The defendant on July 24, 1902, filed his answer to the complaint. In it he denied the facts alleged in paragraphs 2 and 3 of the complaint, and stated that while it was true that in 1900 he had agreed to build the house on Rosario Street, Iloilo, for the plaintiffs, upon the condition that it as to be terminated within four months, it was to be constructed in accordance with the detailed plans prepared for that purpose, and that this agreement had been reduced to writing in a contract signed January 29, 1900; that he had fully performed the contract within the term fixed, with the exception of two arches between the dining room and the sitting room in the lower story, and that these arches were omitted by order of the plaintiff Roberto Figueras, who, in the absence of Jose T. Figueras, had charge of the inspection of the work; that the omission of the arches in question had been directed because of the intention of the plaintiffs to use that part of the premises as a storeroom, which they did in fact do after the work was completed and the building delivered to the owners; that the latter paid the defendant $1,000, the balance due, in accordance with the agreement, without making, any claim whatever; that for other work performed by the defendant, not provided for in the agreement, the plaintiffs, when the building was finally turned over to them, paid the defendant the additional sum of $600; and that the plans presented by the plaintiff were not the plans to which the contract referred and in accordance with which the house was built. The answer terminated by asking for judgment in favor of the defendant, with costs to the plaintiffs.

The defendant excepted to the judgment rendered and prepared a bill of exceptions. this hill was allowed by the trial judge, and the case was brought to this court for determination solely of the questions of law raised therein. We can not review the evidence or make findings upon the controverted facts, as no motion for a new trial was made in compliance with the provisions of section 197 of the Code of Civil Procedure.

The decision of the court below was rendered in accordance with the prayer of the plaintiffs, upon the supposition that the defendant had failed to complete at least eleven items of the work of construction of the house which he had by contract undertaken to build. The court based this conclusion upon the copy of the plan presented in evidence by the plaintiffs, notwithstanding the fact that the defendant objected to its admission upon the ground that it was not the original plan to which the contract referred.

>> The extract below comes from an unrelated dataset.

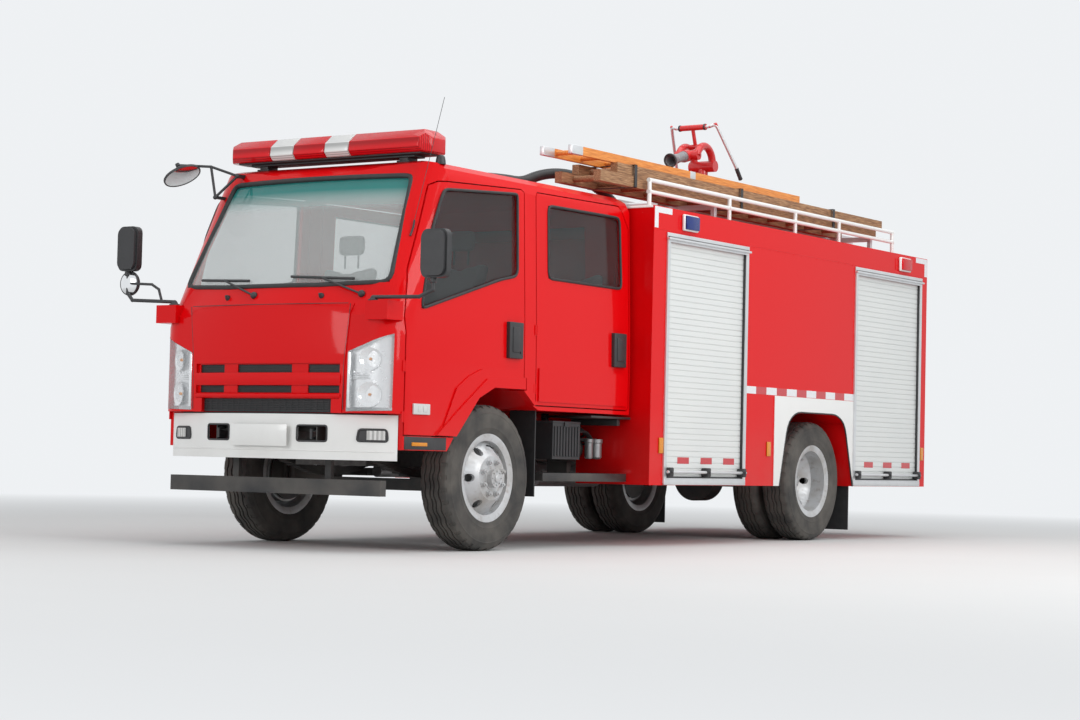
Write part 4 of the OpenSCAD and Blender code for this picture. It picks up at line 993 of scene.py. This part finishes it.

It does not appear to have been shown that the plan offered in evidence was the original plan which formed part of the contract. On the contrary, the plan produced shows details and deficiencies which demonstrate conclusively that it was not the one which was to be followed in the construction of the house the defendant agreed to build for the plaintiffs — that the original plan was not produced in evidence and that the plan presented had been drawn subsequently.

Without the original plan, it is impossible to hold that there has been any breach of the contract; that the contractor failed to perform the work specified in the statement presented (p. 13) or that the plaintiffs, as owners of the house, are entitled to recover from the defendant the amount claimed as the value of the work alleged to have been omitted.

The court below accordingly erred in rendering judgment in favor of the plaintiffs, upon the ground that the construction of the house was not completed in accordance with the plan exhibited by the plaintiffs. The trial judge has taken as the basis of his decision a document which was not the one agreed upon and which was properly objected to by the defendant, since it was not shown that it was the original plan referred to in the written contract entered into by the parties thereto.

For the reasons stated, we are of the opinion that the judgment below must be set aside, and, after the expiration of twenty days from the date of the registry of this decision, judgment will be entered accordingly. The case will be returned to the court below for a new trial, at the instance of the plaintiffs, with the costs of this instance to the latter. So ordered.

Arellano, C.J., Cooper, Willard, Mapa and McDonough, JJ., concur.